Universität KonstanzExzellenzcluster: Kulturelle Grundlagen von Integration

Postsocial Developments and Mechanisms of Integration

Prof. Dr. Karin Knorr Cetina, Stefan Laube

Abstract

Social Scientists argue that we are currently experiencing a new wave of individualization indicated by a loss of social capital or relationships, a deterioration of public civility, the partial dismantling of the welfare state, etc. I consider this assessment to be valid, but I also connect it to other trends for which there are arguments in the literature and in the data I have collected. One of the tendencies I pursue is the increasing relevance of object relationships and of object-mediated social forms. Individualization focuses on human relationships. It implies that single human beings win modern freedoms at the price of the loss of benefits they used to get from being embedded in communities and networks with other human beings. However, this understanding ignores the degree to which major classes of individuals have tied themselves to object worlds. I maintain that the modern disembedding of identities has been accompanied by an expansion of object-centered environments which situate and stabilize selves, define individual identity just as much as communities or families used to do, and that promote forms of sociality (of binding self and other) that supplement human social forms. Objects may also be the risk winners of relationship risks which many authors find inherent in human relations. A strong turn towards objects would imply that objects increasingly mediate human relationships, making the latter dependent on the former, or that they even displace human beings as relationship partners and embedding environments.

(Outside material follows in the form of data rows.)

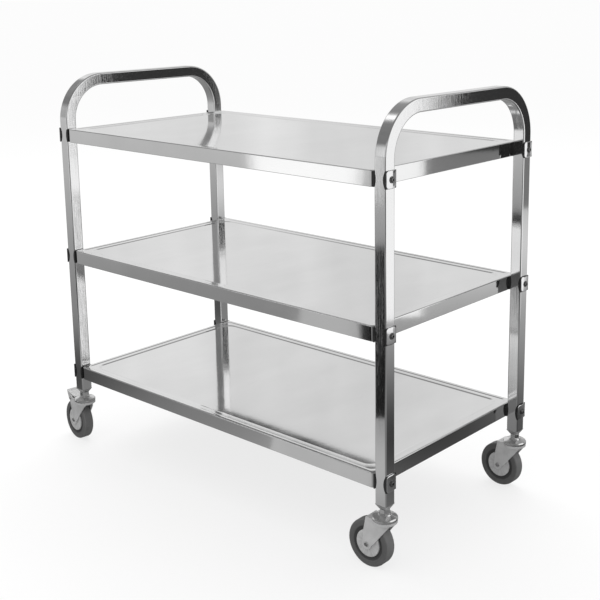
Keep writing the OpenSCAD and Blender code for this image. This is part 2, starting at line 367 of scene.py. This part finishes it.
def finish_mesh(mesh, name, material, sharp=35, edge=0.0):
    """Makes a piece of the mesh. Bends over sharp degrees stay crisp, or are eased by edge."""
    bmesh.ops.recalc_face_normals(mesh, faces=mesh.faces)
    data = bpy.data.meshes.new(name)
    mesh.to_mesh(data)
    mesh.free()
    data.materials.append(material)
    piece = bpy.data.objects.new(name, data)
    bpy.context.scene.collection.objects.link(piece)
    data.shade_smooth()
    data.set_sharp_from_angle(angle=math.radians(sharp))
    if edge:
        ease = piece.modifiers.new("eased_edges", "BEVEL")
        ease.width = edge
        ease.segments = 2
        ease.limit_method = "ANGLE"
        ease.angle_limit = math.radians(sharp)
        ease.use_clamp_overlap = True
    flat = piece.modifiers.new("flat_faces_stay_flat", "WEIGHTED_NORMAL")
    flat.keep_sharp = True
    flat.weight = 90
    return piece


def surface(name, build):
    """A new material; build takes its Recipe and gives the Principled inputs."""
    material = bpy.data.materials.new(name)
    material.use_nodes = True
    s = Recipe(material.node_tree)
    look = s.node("BsdfPrincipled", **build(s))
    final = material.node_tree.nodes.new("ShaderNodeOutputMaterial")
    material.node_tree.links.new(look.socket, final.inputs[0])
    return material


def polished_tube_look(s):
    where = s.node("TexCoord", output=3)
    lines = s.node("Mapping", Vector=where, Scale=(900, 900, 14))
    streaks = s.node("TexNoise", Vector=lines, Scale=1.0, Detail=3.0)
    wander = s.node("TexNoise", Vector=where, Scale=7.0, Detail=1.0)
    marks = s.node("TexNoise", Vector=where, Scale=60.0, Detail=4.0)
    relief = s.node("Bump", Height=streaks * 0.25 + wander, Strength=0.06, Distance=0.004)
    return {
        "Base Color": (0.84, 0.84, 0.842, 1),
        "Metallic": 1.0,
        "Roughness": 0.03 + 0.05 * streaks + 0.03 * marks,
        "Normal": relief,
    }


tube_finish = surface("polished_tube", polished_tube_look)


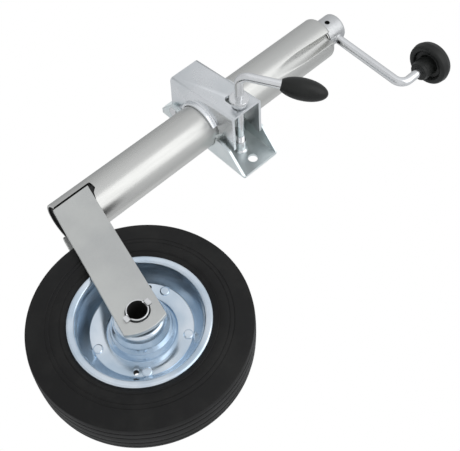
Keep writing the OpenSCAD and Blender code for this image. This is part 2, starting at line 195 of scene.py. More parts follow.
def prism(outline, low, high):
    """A closed outline in X and Y, as a solid from one height to another."""
    n = len(outline)
    points = [(p[0], p[1], z) for z in (low, high) for p in outline]
    faces = [(j, (j + 1) % n, n + (j + 1) % n, n + j) for j in range(n)]
    return points, faces + [tuple(range(n)), tuple(range(n, 2 * n))]


def along_x(section, low, high):
    """A closed section in Y and Z, as a solid from one X to another."""
    points, faces = prism(section, low, high)
    return [(z, x, y) for x, y, z in points], faces


def rod(path, radius, sides=32):
    """A round bar along a path of 3-D points. radius is a number, or a function of (step, angle)."""
    radius_at = radius if callable(radius) else lambda step, angle: radius
    path = [Vector(p) for p in path]
    ways = [(b - a).normalized() for a, b in zip(path, path[1:])]
    ways = [ways[0]] + [(a + b).normalized() for a, b in zip(ways, ways[1:])] + [ways[-1]]
    across = ways[0].orthogonal().normalized()
    points = []
    for i, (place, way) in enumerate(zip(path, ways)):
        across = (across - way * across.dot(way)).normalized()
        other = way.cross(across)
        for k in range(sides):
            a = 2 * pi * k / sides
            points.append(place + (across * cos(a) + other * sin(a)) * radius_at(i, a))
    faces = []
    for i in range(len(path) - 1):
        low = i * sides
        faces += [
            (low + k, low + (k + 1) % sides, low + sides + (k + 1) % sides, low + sides + k)
            for k in range(sides)
        ]
    top = (len(path) - 1) * sides
    return points, faces + [tuple(range(sides)), tuple(range(top, top + sides))]


def joined(*solids):
    """Several solids as one list of points and faces."""
    points, faces = [], []
    for solid_points, solid_faces in solids:
        base = len(points)
        points += list(solid_points)
        faces += [tuple(base + i for i in face) for face in solid_faces]
    return points, faces


def placed(solid, matrix):
    return [matrix @ Vector(p) for p in solid[0]], solid[1]


# ---------------------------------------------------------------- objects

def build(name, solid, place):
    """A Blender object from (points, faces), placed in the frame."""
    mesh = bpy.data.meshes.new(name)
    mesh.from_pydata([place @ Vector(p) for p in solid[0]], [], solid[1])
    work = bmesh.new()
    work.from_mesh(mesh)
    bmesh.ops.remove_doubles(work, verts=work.verts, dist=0.002 * MM)
    bmesh.ops.recalc_face_normals(work, faces=work.faces)
    work.to_mesh(mesh)
    work.free()
    piece = bpy.data.objects.new(name, mesh)
    bpy.context.scene.collection.objects.link(piece)
    return piece


def settle(piece):
    """Applies a piece's modifiers to its mesh."""
    graph = bpy.context.evaluated_depsgraph_get()
    mesh = bpy.data.meshes.new_from_object(piece.evaluated_get(graph))
    piece.modifiers.clear()
    piece.data = mesh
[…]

If we take object relations serious, where do we find them? The project looks, for example, at areas of work, especially expert activities and creative work, from the point of view of the emotional and interpretative engagement with the objects involved, and from the point of view of the relationship requirements these objects pose. It also looks at areas of consumption and at finance as a space for highly mediated forms of integration involving abstract entities (e.g. markets) across continents and time zones. The project assumes that the notion of an object needs to be conceptualized such as to allow for objects to have agency (produce effects), intelligence and openness to change. Likewise, I assume that the dominant Meadean (and Freudian) notion of the self will need to be reconceptualized, to allow for a more ego-centric and socially conflicted notion of the self.  One of the research tasks will be to develop theoretically warranted concepts that can capture object relationships and the idea of a “post-social” self. This will also involve analyzing empirical materials on object relationships and their implications for contemporary society.